Looking at the six months ended September 30, 2023, they reported the following:
- Net Sales: Total net sales increased by $173.9 million compared to the same 6-month period in the previous year and totaled $1.31 Billion this year, representing a 15.3% increase.
- Operating Income: The six-month operating income was $113.7 million compared to $46.4 million in the prior year, which is a very significant jump of over 145%.
- Net Earnings Attributable to Modine: Net income attributable to MOD rose to $66.9 million compared to $16.3 million in the prior year for the same 6-month period.
Key observations from the earnings report and financial statements.
- Improved Profitability: The strong increase in operating and net earnings indicates that the company has managed to improve its cost structure and pricing power. The increase in profit was also significantly helped by a reduction in supply chain issues as noted in recent earnings calls. This shows that the company’s current strategy is effective.
- Growth in Revenue: A growth of almost 15% in revenues across different markets and geographies indicates that the underlying demand for products is still quite strong. Revenue was up across segments and major geographical areas.
- Impact of Acquisitions: As noted above, there have been strategic acquisitions over the past year, and the financial benefits of these are only now starting to appear in the reported numbers. Most notably, the Spring Field acquisition seems to be a high point for growth, and acquisitions will continue to play a role in their growth strategy.
- Geographical Diversification: The company has a geographically diverse revenue mix and is not dependent on any particular country, although it does get most of its revenues from its American operations. The revenue breakdown can be seen as 46% of revenues in America, 27% in Europe, 14% in Asia, and 13% in South America. This provides protection against adverse impacts of a particular geographical region.
- Industry Cyclicity: The nature of industries that MOD participates in means it has revenues tied to the business cycle and thus a certain degree of cyclicality should be expected.
Here are some important items to analyze from their 10-Q:
- Revenue Recognition: Each quarter’s revenue for each product group is determined by examining the product’s sales. The total revenue is usually a function of these sales and a number of other revenue items such as contract terms, licensing, etc., including the effect of foreign exchange rates.
- Recent Acquisitions: They recently acquired a company named “Spingfield Manufacturing”. The purchase was for a final purchase price of $194 million, paid in cash. The acquisition, which includes Spring Field’s intellectual property and other intangible assets, has caused an increase in the amount of goodwill on Modine’s books and is meant to strategically grow their product portfolio. The addition of Sprinfield Manufacturing has been included within the Climate Solutions segment.
- Restructuring: The company continues with its restructuring initiative with the goal of focusing resources on key, strategic segments. The restructuring initiatives are expected to improve profitability and reduce costs. They’ve spent $33 million on restructuring initiatives over the past nine months, and they plan on completing the main part of their restructuring initiatives over the next year.

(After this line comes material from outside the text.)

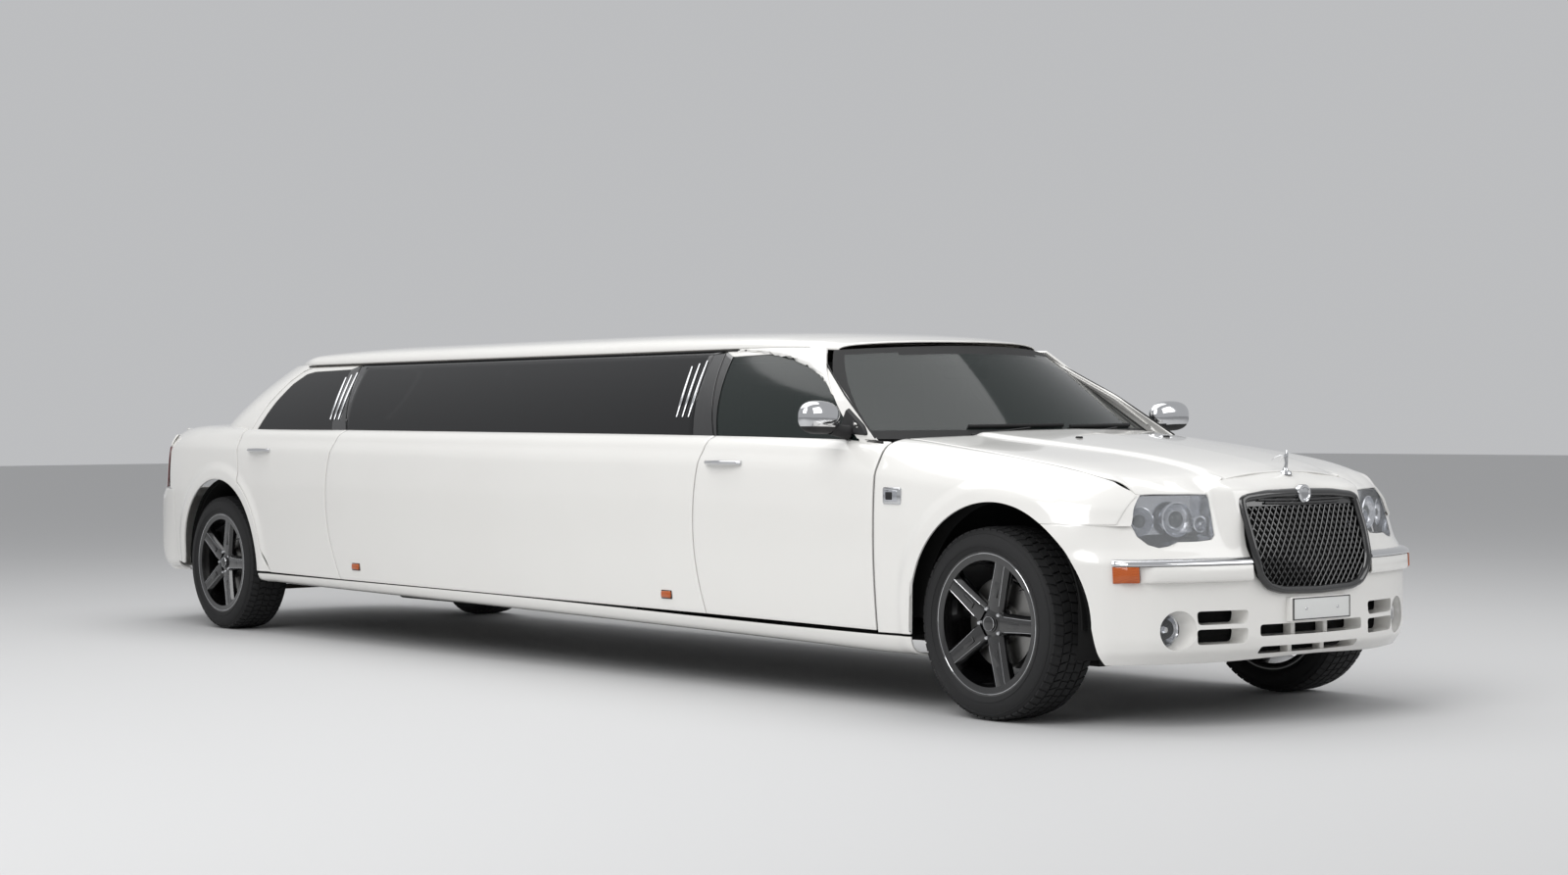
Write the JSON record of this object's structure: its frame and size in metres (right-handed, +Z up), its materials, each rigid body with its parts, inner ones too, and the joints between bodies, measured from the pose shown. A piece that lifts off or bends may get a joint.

- Share Repurchases: They have bought back almost 4 million shares this year, totaling about $150 million at a cost of roughly $35 dollars per share. This indicates the management’s belief that the company is significantly undervalued.
- Debt: They have approximately $273 million in short-term debt and $720 million in long-term debt for a total debt of $993 million. The total equity is $631.7 million giving a debt-equity ratio of approximately 1.57. The company has also taken measures to ensure enough financial flexibility for any future investments. However, its debt remains relatively high.
Management Commentary and Recent Developments
Here’s a summary of commentary by management and recent developments:
- Supply chain improvement: Supply chain challenges are easing for the company, and they expect this to continue. This is primarily why the company has been able to see a huge improvement in profit numbers for this quarter.
- Acquisition Integration: MOD’s management is working to integrate the acquired business operations seamlessly to take full advantage of synergies.
- Cost Control: Continued focus on operational efficiency and cost control measures by the management, to boost profitability.
- Positive Demand Environment: Their markets are strong, and the management seems upbeat about the near future, but acknowledges potential downturns for a variety of reasons. They expect continued growth in the overall economy for at least the near future.
- Inflation: They expect inflation to be elevated as it still presents a risk to the bottom line, but they seem to be more prepared than before to handle any further price increases.
- Continued Investments: They plan to continue making capital expenditure to drive organic growth and improve production capabilities and quality.
From the analysis of their latest reports and the earnings calls the company seems to have turned a corner. They are growing revenues, increasing prices, are more efficient, and are making smart strategic moves in terms of acquisitions. The management seems competent and are performing according to plan.
Understandability Rating
Given that the company operates in a few key segments with a multitude of different products, a good understanding of the end markets, and the impact of macro economic conditions on their business requires certain specific knowledge. The products they offer, even for those that are technologically complex, are not overly complex to understand. Therefore, their business is of medium complexity, and thus given a 3/5 understandability rating.
Balance Sheet Health
MOD gets a balance sheet health rating of 4/5. They have a reasonable current ratio of over 2, indicating good liquidity. Though the debt is a bit on the higher side, and the debt to equity ratio is at 1.57, the company is well able to service those debts. They are also generating positive operating and free cash flow. Furthermore they have shown continued intent on bringing that debt-equity ratio down to more manageable levels as well as to generate value for shareholders via share repurchases.
The company has recently faced a few challenges, but their recent reports seem to indicate these issues are being fixed.
In summary, MOD presents a company that is well positioned in its market, has shown strong performance in its recent reports, and continues to grow and improve operations. However, it is subject to several legitimate risks as well and may be hard to properly value due to the industry it’s involved in.